Exercise prompt: From the line with "heel_pads();" to the line with "in imported if", both lines included, set down exactly those lines, please, and no others.

Source excerpt:
■ ■ ■ ■

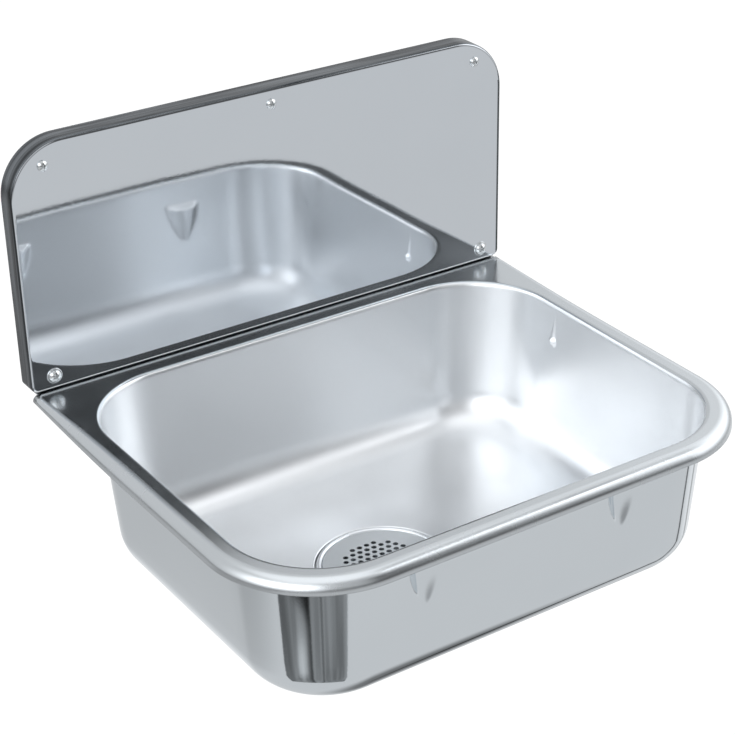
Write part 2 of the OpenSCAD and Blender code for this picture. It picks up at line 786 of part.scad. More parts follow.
module flange_seal() {
    color(black_rubber)
        at_drain()
            ring(drain_hole_r, flange_r - seat_gap, seat_z, flange_seal_t);
}

module waste_gasket() {
    color(black_rubber)
        at_drain()
            ring(gasket_in_r, body_r, gasket_bottom_z, gasket_t);
}

// Moulded body below the bowl: a flange, a cup, and an outlet with a boss held on ribs in its mouth
module waste_body() {
    body_out_r = body_in_r + body_wall;
    outlet_in_r = outlet_r - outlet_wall;
    wall_h = gasket_bottom_z - body_floor_z;
    color(pale_plastic)
        at_drain()
            difference() {
                union() {
                    ring(body_in_r, body_r, gasket_bottom_z - body_flange_t, body_flange_t);
                    ring(body_in_r, body_out_r, body_floor_z, wall_h);
                    ring(outlet_in_r, body_out_r, body_floor_z - body_wall, body_wall);
                    ring(outlet_in_r, outlet_r, outlet_end_z, outlet_l + body_wall);
                    translate([0, 0, boss_top_z - boss_h])
                        cylinder(h = boss_h, r = boss_r, $fn = round_fn);
                    intersection() {
                        for (turn = [0, 90])
                            rotate([0, 0, turn])
                                translate([-outlet_r, -rib_t / 2, boss_top_z - boss_h])
                                    cube([2 * outlet_r, rib_t, boss_h - body_gap]);
                        translate([0, 0, outlet_end_z])
                            cylinder(h = boss_top_z - outlet_end_z, r = outlet_r - outlet_wall / 2,
                                $fn = round_fn);
                    }
                }
                translate([0, 0, boss_top_z - insert_l])
                    cylinder(h = insert_l + past, r = insert_r, $fn = round_fn);
                translate([0, 0, boss_top_z - boss_h - past])
                    cylinder(h = boss_h + past, d = clamp_d + 2 * screw_gap, $fn = round_fn);
            }
}

module insert_nut() {
    color(brass)
        at_drain()
            ring(clamp_d / 2, insert_r, boss_top_z - insert_l, insert_l);
}

module clamping_screw() {
    head_d = 2 * clamp_d;
    h = head_d * head_h;
    color(steel)
        at_drain()
            translate([0, 0, cup_floor_z]) {
                difference() {
                    cylinder(h = h, d = head_d, $fn = round_fn);
                    for (turn = [0, 90])
                        rotate([0, 0, turn])
                            translate([-head_d * cross_l / 2, -head_d * cross_w / 2, h * (1 - recess_h)])
                                cube([head_d * cross_l, head_d * cross_w, h]);
                }
                translate([0, 0, -clamp_l])
                    cylinder(h = clamp_l, d = clamp_d, $fn = round_fn);
            }
}

basin();
splashback();
splashback_core();
foot_seal();
wall_screws();
wall_screw_washers();
splashback_screws();
left_wall_bracket();
right_wall_bracket();
bracket_screws();
heel_pads();
strainer();
waste_flange();
flange_seal();
waste_gasket();
waste_body();
insert_nut();
clamping_screw();
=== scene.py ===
import math
import bpy
import bmesh
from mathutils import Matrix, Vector


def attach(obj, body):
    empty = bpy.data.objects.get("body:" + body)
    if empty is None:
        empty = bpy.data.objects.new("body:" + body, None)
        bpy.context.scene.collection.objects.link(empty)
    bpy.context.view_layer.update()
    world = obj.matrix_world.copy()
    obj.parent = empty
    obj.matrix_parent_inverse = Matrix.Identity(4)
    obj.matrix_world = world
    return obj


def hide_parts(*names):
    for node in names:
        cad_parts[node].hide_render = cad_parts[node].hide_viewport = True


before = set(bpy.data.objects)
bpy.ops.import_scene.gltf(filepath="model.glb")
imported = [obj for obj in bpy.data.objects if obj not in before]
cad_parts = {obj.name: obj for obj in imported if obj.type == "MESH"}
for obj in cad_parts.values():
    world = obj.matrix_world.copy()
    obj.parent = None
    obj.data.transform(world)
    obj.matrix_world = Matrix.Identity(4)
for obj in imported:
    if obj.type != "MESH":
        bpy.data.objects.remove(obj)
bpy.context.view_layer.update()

# Camera: a long lens to the sink's left and above it, as the photograph was taken.
# Its axis is turned 35.4 degrees to the side and 29.8 degrees down, and the frame is shifted to suit.
camera = bpy.data.objects.new("camera", bpy.data.cameras.new("camera"))
bpy.context.collection.objects.link(camera)
camera.location = (-0.7651, -1.3298, 0.7558)
camera.rotation_euler = (math.radians(90 - 29.79), 0, math.radians(-35.36))
camera.data.sensor_width = 36
camera.data.lens = 99.55
camera.data.shift_x = -0.1042
camera.data.shift_y = 0.0936
bpy.context.scene.camera = camera
bpy.context.scene.view_settings.view_transform = "Standard"

# Studio: a pale floor, walls that are darker in front and at the front's foot, and a bright ceiling. A soft box
# hangs on each side, with a strip and a dimmer gap over the right one; a dark opening stands in front on the right.
# The eye sees plain white; only steel sees the room, and on the floor steel sees a painted shadow of the sink and
# two painted dark lines.
FLOOR_Z, FLOOR_HALF = -0.9, 9
SHADE_AT = (0.25, -0.3, FLOOR_Z)
FRONT_WALL, SIDE_EXTRA, CEILING = 0.57, 0.18, 1.32


def shader(name):
    made = bpy.data.materials.new(name)
    made.use_nodes = True
    made.node_tree.nodes.clear()
    return made, made.node_tree


def node(tree, kind, inputs=(), **settings):
    made = tree.nodes.new(kind)
    for key, value in settings.items():
        setattr(made, key, value)
    for key, value in dict(inputs).items():
        if isinstance(value, bpy.types.NodeSocket):
            tree.links.new(value, made.inputs[key])
        else:
            made.inputs[key].default_value = value
    return made


def step(tree, value, low, high, dark=0.0, light=1.0):
    """A soft step from one level to another as a value runs from low to high."""
    return node(tree, "ShaderNodeMapRange", {0: value, 1: low, 2: high, 3: dark, 4: light},
                interpolation_type="SMOOTHSTEP").outputs[0]


def both(tree, a, b, way="MULTIPLY"):
    """Two values joined to one: multiplied, unless another way is named."""
    return node(tree, "ShaderNodeMath", {0: a, 1: b}, operation=way).outputs[0]


def darkened(tree, value, shadow, share=1.0):
    """A value less the share of it that a shadow takes."""
    taken = shadow if share == 1.0 else both(tree, shadow, share)
    return both(tree, value, both(tree, 1.0, taken, "SUBTRACT"))


def between(tree, value, up, down):
    """1 between two soft steps, each given as where it starts and ends, and 0 outside them."""
    return both(tree, step(tree, value, *up), step(tree, value, *down, 1.0, 0.0))


def stripe(tree, value, middle, core, edge, level):
    """A level that holds near a middle value, up to core from it, and fades to 0 at the edge."""
    off = both(tree, both(tree, value, middle, "SUBTRACT"), 0.0, "ABSOLUTE")
    return step(tree, off, core, edge, level, 0.0)


def blended(tree, share, a, b):
    """One colour or another by a share from 0 to 1; the mix node's colour sockets are its sixth and seventh."""
    made = node(tree, "ShaderNodeMix", {0: share}, data_type="RGBA")
    for place, colour in ((6, a), (7, b)):
        if isinstance(colour, bpy.types.NodeSocket):
            tree.links.new(colour, made.inputs[place])
        else:
            made.inputs[place].default_value = (*colour, 1)
    return made.outputs[2]


def seen_by(tree):
    """Whether the eye looks straight at it, and whether something that mirrors or is clear does."""
    path = node(tree, "ShaderNodeLightPath")
    glossy = both(tree, path.outputs["Is Glossy Ray"], path.outputs["Is Transmission Ray"], "MAXIMUM")
    return path.outputs["Is Camera Ray"], glossy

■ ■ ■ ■

Task response:
heel_pads();
strainer();
waste_flange();
flange_seal();
waste_gasket();
waste_body();
insert_nut();
clamping_screw();
=== scene.py ===
import math
import bpy
import bmesh
from mathutils import Matrix, Vector


def attach(obj, body):
    empty = bpy.data.objects.get("body:" + body)
    if empty is None:
        empty = bpy.data.objects.new("body:" + body, None)
        bpy.context.scene.collection.objects.link(empty)
    bpy.context.view_layer.update()
    world = obj.matrix_world.copy()
    obj.parent = empty
    obj.matrix_parent_inverse = Matrix.Identity(4)
    obj.matrix_world = world
    return obj


def hide_parts(*names):
    for node in names:
        cad_parts[node].hide_render = cad_parts[node].hide_viewport = True


before = set(bpy.data.objects)
bpy.ops.import_scene.gltf(filepath="model.glb")
imported = [obj for obj in bpy.data.objects if obj not in before]
cad_parts = {obj.name: obj for obj in imported if obj.type == "MESH"}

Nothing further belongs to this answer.